巨大サングラスをかけ始めた海

研究チームは2003年から2022年まで約20年間にわたり、衛星による海洋観測データを解析して海の明るさの変遷を追いました。
NASAの地球観測衛星「MODIS Aqua」が提供する490nmでの光減衰係数(Kd(490))という指標に注目し、水中で光がどれだけ減衰するか(つまり水の透明度)を全球で比較したのです。
この係数は値が大きいほど水が濁って光が届きにくいことを示すため、Kd(490)の増減から各海域の「明るさ」の変化を評価できます。
研究者らは海全体を約9km四方ごとのグリッド(ピクセル)に区切り、各地点のフォトゾーンの深さ(光が届く水深)を算出して年ごとの変化を解析しました。
今回は従来の“表層光量の1%”のみを基準とするのではなく、Calanus属プランクトンの光感受性を取り入れてフォトゾーンを定義し、夜間に届く月光による光環境の変化も含めて詳細に評価されています。
こうした手法により、世界中のどの海域で水中の光が強まり、どこで弱まっているのかをマッピングしたのです。
その結果、海の光の届き方には驚くべき変化が起きていることが判明しました。
主な数字を挙げると次の通りです。
21%にあたる広大な海域で、フォトゾーンの深さが有意に浅くなり(水が暗くなり)、光の届く生息空間が縮小しました。
9%(面積にして約3,200万平方キロメートル、アフリカ大陸に匹敵する広さ)の海ではフォトゾーンの深さが50メートル以上も減少しました。
そのうち2.6%の海域では、フォトゾーンが100メートル以上も浅くなる大幅な暗化が見られました。
一方で全球の約10%(約3,700万平方キロメートル)にあたる海域では、逆に光の届く層が深くなり(水が明るくなり)、フォトゾーンが拡大していました。
研究チームが作成した地図(本記事では非掲載)によると、赤い部分が暗化(フォトゾーンが浅くなった)した海域、青い部分は明るく(フォトゾーンが深くなった)なった海域、白は有意な変化が見られなかった海域を示しています。
実際、海が暗くなった傾向は特定の地域で顕著でした。
外洋では北大西洋のメキシコ湾流の北部や北極海・南極海の周辺でフォトゾーンの大幅な浅化が観測されており、こうした地域は気候変動の影響が特に顕著な海域でもあります。

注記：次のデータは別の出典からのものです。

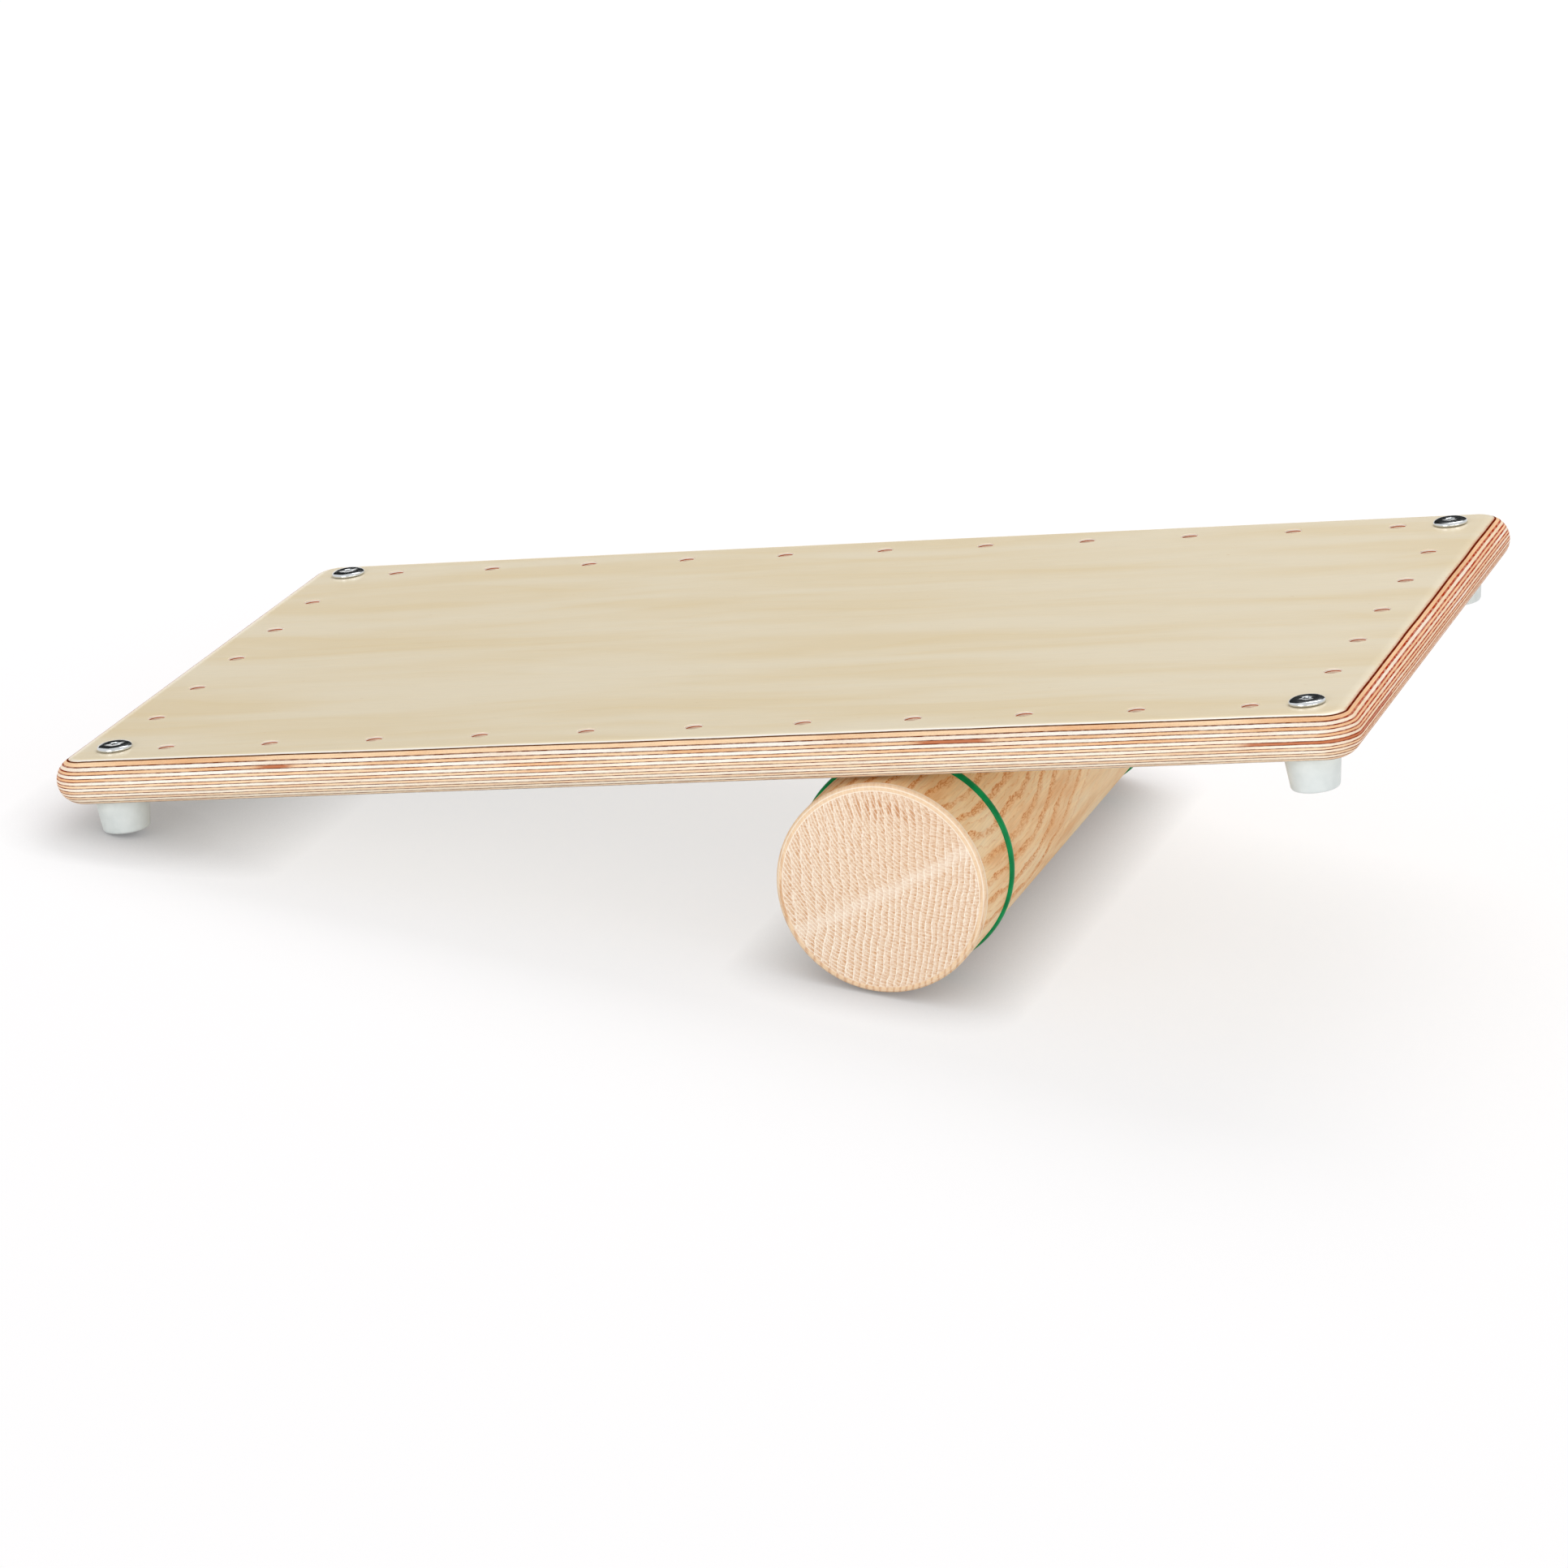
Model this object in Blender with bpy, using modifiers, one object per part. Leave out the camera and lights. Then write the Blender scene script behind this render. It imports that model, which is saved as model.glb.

また、沿岸域や内海でも暗化が広がっており、例えばバルト海などでは陸地からの大雨や河川を通じた栄養塩・土砂の流入によってプランクトンが増え、水が濁って光が減少したと考えられます。
論文の図1 B(IHO 海域別ランキングの棒グラフ)では、日本にかかる主要 3 海域(日本海、オホーツク海、太平洋の北西の沖合)はいずれも上位 4 分の1 以内に入っており、特に 日本海が4位という突出した値を示しています。図1 A で北海道以北や日本海側が濃い赤で塗られているビジュアルを数量面で裏づけています。特に日本海は、面積の約半分(46~48%)が暗化判定を受けたという点で、地中海やカリフォルニア沖と並ぶ“暗化ホットスポット”と研究チームが位置づけています。
ただし、海が暗くなる一方で明るさが増した海域も存在します。
研究によれば、同じ20年の間に全球の約1割ではフォトゾーンが深くなり水中の光環境が改善していました。
地域によって変化の方向は様々で、例えばイギリス周辺では北海の一部が暗くなった一方、イングランド南岸の海峡やスコットランド北方の海域では明るくなったところも報告されています。
このように地域ごとの差異はあるものの、全体としては「海が暗くなる」という大きな世界的傾向が浮かび上がったと研究チームは結論づけました。